Le Supplice de Marsyas, Kremsier
La Mort d’Actéon est donc vraisemblablement une des dernières « poesie » de Titien, série de tableaux mythologiques commencée dans les années 1555 pour Philippe II, devenu roi d’Espagne suite à l’abdication de Charles Quint. Dans cet ensemble, Titien fait la part belle aux nudités féminines tout en s’écartant de la lettre du texte, les Métamorphoses d’Ovide.
Titien semble chercher à démontrer l’Ut pictura poesis* du poète Horace, citation qui cristallise à la Renaissance le débat sur la dignité de la peinture. Permet-elle d’exprimer des concepts avec la même finesse que l’écrit ? Pour les peintres, l’enjeu est de taille : démontrer que la peinture est cosa mentale, et le peintre plus qu’un artisan habile, un gentilhomme subtil. Les portraits que Titien nous a laissés de lui, de même que son amitié pour l’Arétin, poète luxurieux et épistolier redoutable, suggèrent que, comme Léonard de Vinci, c’est ainsi qu’il se voyait, et ainsi qu’il était reconnu dans toute l’Europe**.

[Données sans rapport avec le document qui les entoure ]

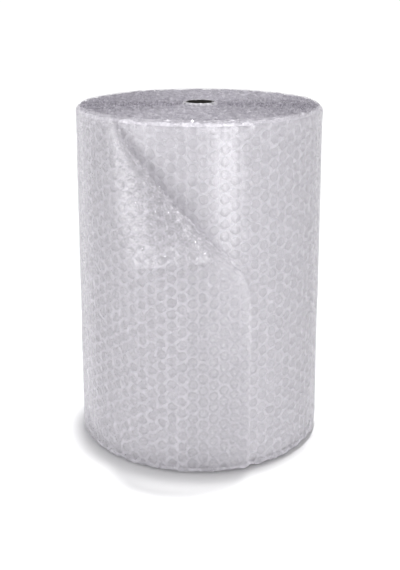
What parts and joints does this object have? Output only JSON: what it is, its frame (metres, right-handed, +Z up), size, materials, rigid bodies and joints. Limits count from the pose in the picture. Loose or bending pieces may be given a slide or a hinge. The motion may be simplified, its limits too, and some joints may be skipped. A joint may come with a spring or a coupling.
{
  "type": "bubble wrap roll",
  "caption": "Standing roll of clear large-bubble cushioning wrap wound on a cardboard core tube, its loose upper corner folded down over the front.",
  "frame": {"origin": "on the axis of the core bore, at the bottom end of the roll that it stands on", "axes": "+Z up along the core; -Y is the front, where the free edge and the folded corner are; +X to the right seen from the front"},
  "size_m": [0.7169, 0.8177, 1],
  "materials": {
    "core_board": "matt wound paper board",
    "bubble_film": "clear glossy film that looks milky where turns lie over each other"
  },
  "bodies": {
    "root": {"core_tube": "core_board", "bubble_web": "bubble_film"}
  },
  "joints": []
}
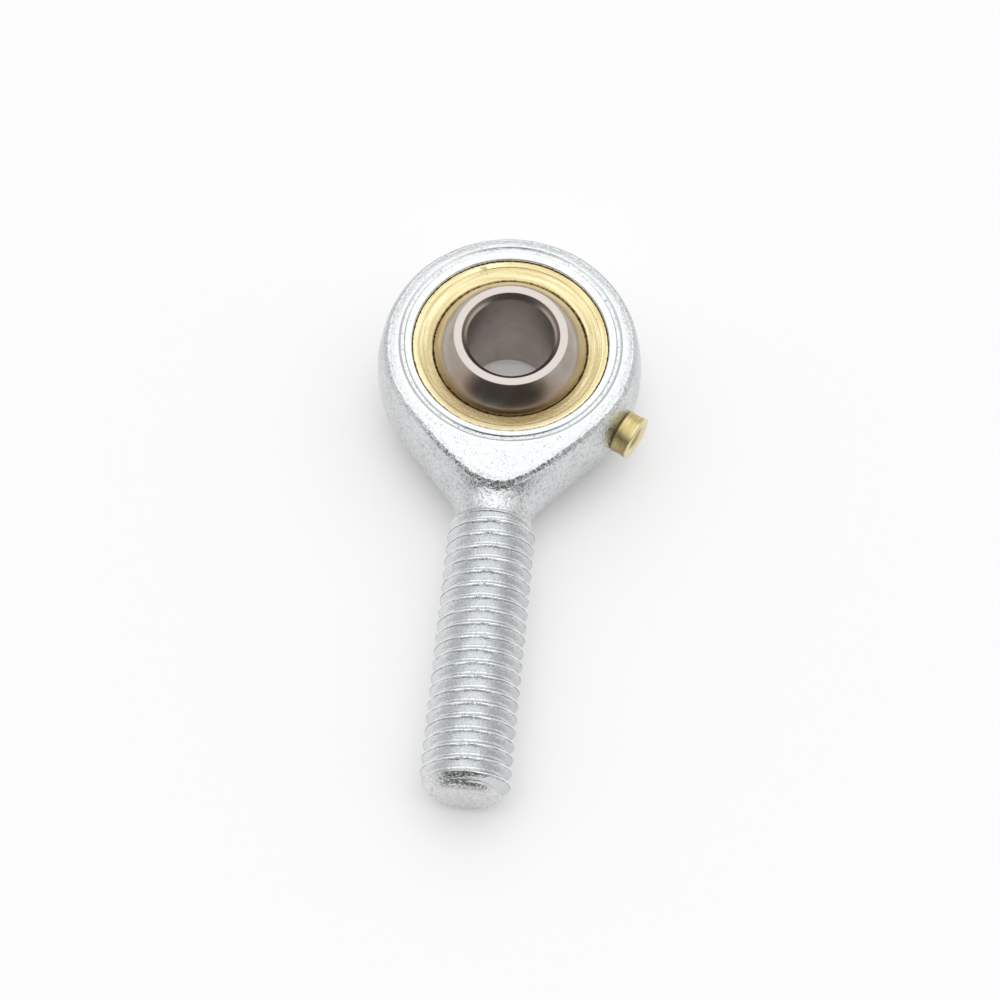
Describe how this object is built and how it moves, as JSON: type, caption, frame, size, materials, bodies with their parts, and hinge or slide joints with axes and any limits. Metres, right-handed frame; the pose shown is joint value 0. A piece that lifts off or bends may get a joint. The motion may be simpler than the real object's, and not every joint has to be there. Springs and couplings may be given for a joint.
{
  "type": "rod end bearing",
  "caption": "Male rod end: forged steel eye with a threaded shank, holding a brass race and a bored swivelling ball, with a grease nipple on the side.",
  "frame": {"origin": "centre of the ball, where the bore axis and the shank axis cross", "axes": "+Z along the bore, -Y along the shank towards its threaded tip, +X towards the side that carries the grease nipple"},
  "size_m": [0.0255, 0.0548, 0.012],
  "materials": {
    "zinc_plated_steel": "bright zinc plating over a shot-blasted forging and a rolled thread",
    "race_brass": "turned brass with fine concentric tool marks",
    "bearing_steel": "hardened steel, polished sphere with ground end faces",
    "nipple_brass": "turned brass, slightly dulled",
    "check_ball_steel": "polished steel ball",
    "spring_steel": "drawn spring wire"
  },
  "bodies": {
    "housing": {"rod_end_body": "zinc_plated_steel", "race": "race_brass", "nipple_body": "nipple_brass", "nipple_spring": "spring_steel"},
    "swivel": {"ball": "bearing_steel"},
    "valve": {"nipple_check_ball": "check_ball_steel"}
  },
  "joints": [
    {"name": "ball_tilt", "type": "hinge", "parent": "housing", "child": "swivel", "pos_m": [0, 0, 0], "axis": [1, 0, 0], "range_deg": [-13, 13]},
    {"name": "check_ball_lift", "type": "slide", "parent": "housing", "child": "valve", "axis": [-0.891, 0.454, 0], "range_m": [0, 0.0004], "stiffness_N_per_m": 200, "springref_m": -0.0006, "deforming": ["nipple_spring"]}
  ]
}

Autoportrait, c. 1566, Prado, Madrid
La Mort d’Actéon
est à la fois un pendant du sensuel Diane et Actéon, qui offre à la contemplation du spectateur, voyeur impuni, le corps nu de la déesse et de ses compagnes, et une réinterprétation sombre de cet épisode mythologique.Diane et Actéon, 1556-1559, National Gallery, Edimbourg
Diane, gigantesque au premier plan, brandit son arc en direction d’Actéon, déjà à demi changé en cerf, assailli par ses chiens. L’eau dont elle est censée l’asperger ne figure qu’au second plan, simple élément du paysage. Les nymphes ont disparu, Diane ne découvre plus qu’un sein, pour mieux frapper sa proie, telle une Amazone. Titien peint une mise à mort, une chasse de l’homme par la déesse.

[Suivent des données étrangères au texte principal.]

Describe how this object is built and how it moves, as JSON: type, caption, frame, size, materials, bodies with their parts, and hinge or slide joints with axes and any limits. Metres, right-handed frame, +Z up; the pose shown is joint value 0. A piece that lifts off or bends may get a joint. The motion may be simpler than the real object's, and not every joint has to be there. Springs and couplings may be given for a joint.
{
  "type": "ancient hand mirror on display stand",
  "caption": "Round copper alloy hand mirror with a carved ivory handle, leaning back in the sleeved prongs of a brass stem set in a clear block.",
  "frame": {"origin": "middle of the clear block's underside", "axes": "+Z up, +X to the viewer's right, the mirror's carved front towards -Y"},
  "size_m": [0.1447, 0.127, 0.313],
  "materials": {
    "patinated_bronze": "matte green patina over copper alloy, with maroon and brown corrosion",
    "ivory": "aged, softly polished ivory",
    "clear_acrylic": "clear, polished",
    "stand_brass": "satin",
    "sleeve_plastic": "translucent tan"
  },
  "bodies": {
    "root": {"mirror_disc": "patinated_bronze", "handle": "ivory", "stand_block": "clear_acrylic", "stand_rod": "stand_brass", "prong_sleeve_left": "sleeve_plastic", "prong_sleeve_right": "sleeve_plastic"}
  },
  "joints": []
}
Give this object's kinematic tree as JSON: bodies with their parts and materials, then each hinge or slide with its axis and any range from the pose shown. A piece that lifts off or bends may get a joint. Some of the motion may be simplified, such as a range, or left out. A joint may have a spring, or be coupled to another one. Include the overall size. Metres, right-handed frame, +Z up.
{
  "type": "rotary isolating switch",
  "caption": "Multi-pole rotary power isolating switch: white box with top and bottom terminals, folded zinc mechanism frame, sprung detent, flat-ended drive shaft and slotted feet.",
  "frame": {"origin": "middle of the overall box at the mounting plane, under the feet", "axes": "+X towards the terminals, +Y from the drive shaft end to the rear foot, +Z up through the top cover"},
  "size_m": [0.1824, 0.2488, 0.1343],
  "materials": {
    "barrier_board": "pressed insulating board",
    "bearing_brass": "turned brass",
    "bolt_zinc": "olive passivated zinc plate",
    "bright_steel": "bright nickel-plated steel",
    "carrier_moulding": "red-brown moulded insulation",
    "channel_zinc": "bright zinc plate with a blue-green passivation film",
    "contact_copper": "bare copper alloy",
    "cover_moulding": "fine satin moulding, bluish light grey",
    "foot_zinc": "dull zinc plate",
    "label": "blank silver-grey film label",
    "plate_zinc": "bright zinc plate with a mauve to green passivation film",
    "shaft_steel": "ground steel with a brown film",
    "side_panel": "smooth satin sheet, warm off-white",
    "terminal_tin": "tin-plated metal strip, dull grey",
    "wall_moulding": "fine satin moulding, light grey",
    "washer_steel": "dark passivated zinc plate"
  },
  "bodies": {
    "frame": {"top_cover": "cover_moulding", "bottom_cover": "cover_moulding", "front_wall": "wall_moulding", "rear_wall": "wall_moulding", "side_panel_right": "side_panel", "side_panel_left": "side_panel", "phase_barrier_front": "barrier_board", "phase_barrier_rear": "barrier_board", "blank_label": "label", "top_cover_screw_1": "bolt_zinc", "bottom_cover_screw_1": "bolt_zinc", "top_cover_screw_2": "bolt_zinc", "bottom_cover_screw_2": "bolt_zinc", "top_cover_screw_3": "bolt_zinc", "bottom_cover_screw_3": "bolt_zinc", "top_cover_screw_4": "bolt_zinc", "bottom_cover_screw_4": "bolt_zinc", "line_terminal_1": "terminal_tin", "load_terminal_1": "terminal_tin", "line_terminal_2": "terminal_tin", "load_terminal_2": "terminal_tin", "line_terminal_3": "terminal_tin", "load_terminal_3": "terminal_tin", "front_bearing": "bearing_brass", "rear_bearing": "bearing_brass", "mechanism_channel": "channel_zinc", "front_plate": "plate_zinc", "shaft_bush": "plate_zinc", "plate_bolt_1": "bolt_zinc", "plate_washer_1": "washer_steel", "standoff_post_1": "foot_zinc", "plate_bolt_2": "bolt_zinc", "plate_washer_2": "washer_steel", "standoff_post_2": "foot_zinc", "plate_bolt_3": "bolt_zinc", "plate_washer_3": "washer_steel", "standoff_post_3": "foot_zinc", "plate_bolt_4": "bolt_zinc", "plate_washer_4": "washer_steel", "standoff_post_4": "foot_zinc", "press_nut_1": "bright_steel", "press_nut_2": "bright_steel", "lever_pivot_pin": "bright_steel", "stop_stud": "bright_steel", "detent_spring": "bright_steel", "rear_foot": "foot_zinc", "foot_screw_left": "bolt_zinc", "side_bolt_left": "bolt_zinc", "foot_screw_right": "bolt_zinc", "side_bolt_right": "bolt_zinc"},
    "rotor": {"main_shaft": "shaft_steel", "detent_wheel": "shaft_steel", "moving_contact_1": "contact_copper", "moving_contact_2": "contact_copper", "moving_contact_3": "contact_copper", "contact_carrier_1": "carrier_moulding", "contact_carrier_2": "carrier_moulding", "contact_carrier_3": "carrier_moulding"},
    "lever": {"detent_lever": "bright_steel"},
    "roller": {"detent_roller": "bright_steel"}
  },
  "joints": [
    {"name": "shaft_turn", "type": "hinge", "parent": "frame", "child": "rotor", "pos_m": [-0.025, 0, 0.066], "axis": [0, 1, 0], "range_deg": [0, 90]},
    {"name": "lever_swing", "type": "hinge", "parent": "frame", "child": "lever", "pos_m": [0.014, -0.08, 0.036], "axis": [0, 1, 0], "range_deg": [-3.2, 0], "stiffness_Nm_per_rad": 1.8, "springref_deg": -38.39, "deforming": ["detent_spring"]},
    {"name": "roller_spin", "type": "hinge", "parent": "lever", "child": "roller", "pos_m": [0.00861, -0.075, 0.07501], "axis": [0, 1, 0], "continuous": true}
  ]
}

Ce faisant il s’écarte de la lettre du texte pour mieux en retranscrire l’esprit farouche, Diane regrettant de ne pouvoir décocher une flèche à Actéon. Le caractère vengeur de la chasse est accentué par la position de Diane, de profil le bras en extension, comme l’Apollon du Belvédère, que Titien a pu voir lors de son voyage à Rome en 1545***. Le dieu à la lyre est aussi celui du châtiment, qui met à mort les Niobides ou le géant Tityos qui tente de violer Léto, sa mère.
Or cet arc est curieusement dépourvu de flèche. Toute la composition, organisée autour d’une diagonale descendante Diane /Actéon, vise à rendre clair que la métamorphose d’Actéon est l’œuvre de Diane. Pourtant son arc semble inoffensif.
Puisqu’il n’y a pas de flèche, et que malgré tout Actéon est transformé en cerf, c’est donc que la puissance de la déesse se manifeste d’une autre manière. Et il semble que ce soit par le regard même de Diane. Ce regard qui, selon les théories visuelles médiévales issues de Platon et des Pères de l’Eglise, émet un rayon. De l’œil - rayon à l’œil-flèche il n’y a qu’un pas, que cet arc sans flèche nous incite à franchir. Cette flèche invisible, par laquelle la transformation d’Actéon arrive, est davantage qu’un projectile de chasse ou que l’instrument de la chasteté vengée. Elle symbolise également l’aiguillon de la passion, qui met à mort Actéon plus sûrement que ses chiens.
Cette assimilation de l’amoureux éconduit à un cerf harcelé par une meute de chiens se trouve notamment chez Pétrarque et Boccace. Le génie de Titien est d’avoir rendu compte de toute la densité du texte, de l’enchevêtrement des différents niveaux de sens, en une toile que le regard embrasse d’un seul mouvement.
Cette « brevità », concision de la peinture qui concentre dans l’espace de la toile la substance du texte, démontre magistralement la dignité du peintre.
Vénus et Adonis, 1553-1554, Prado, Madrid
Loin d’Adonis, le mortel adoré par Vénus, Titien, prenant pour sujet central du tableau la mort tragique d'Actéon, invite à une relecture pessimiste et désenchantée du mythe, mettant en évidence les affres du désir non partagé et la cruauté des dieux.
* « Il en sera de la peinture comme de la poésie»
**Charles Quint l’anoblit en 1533 : Titien devient comte palatin et chevalier de l’éperon d’or.
***La citation de sculptures antiques n’est pas étrangère à Titien : la pose de Vénus dans Vénus et Adonis, dérive d’un bas-relief dit du Lit de Polyclète.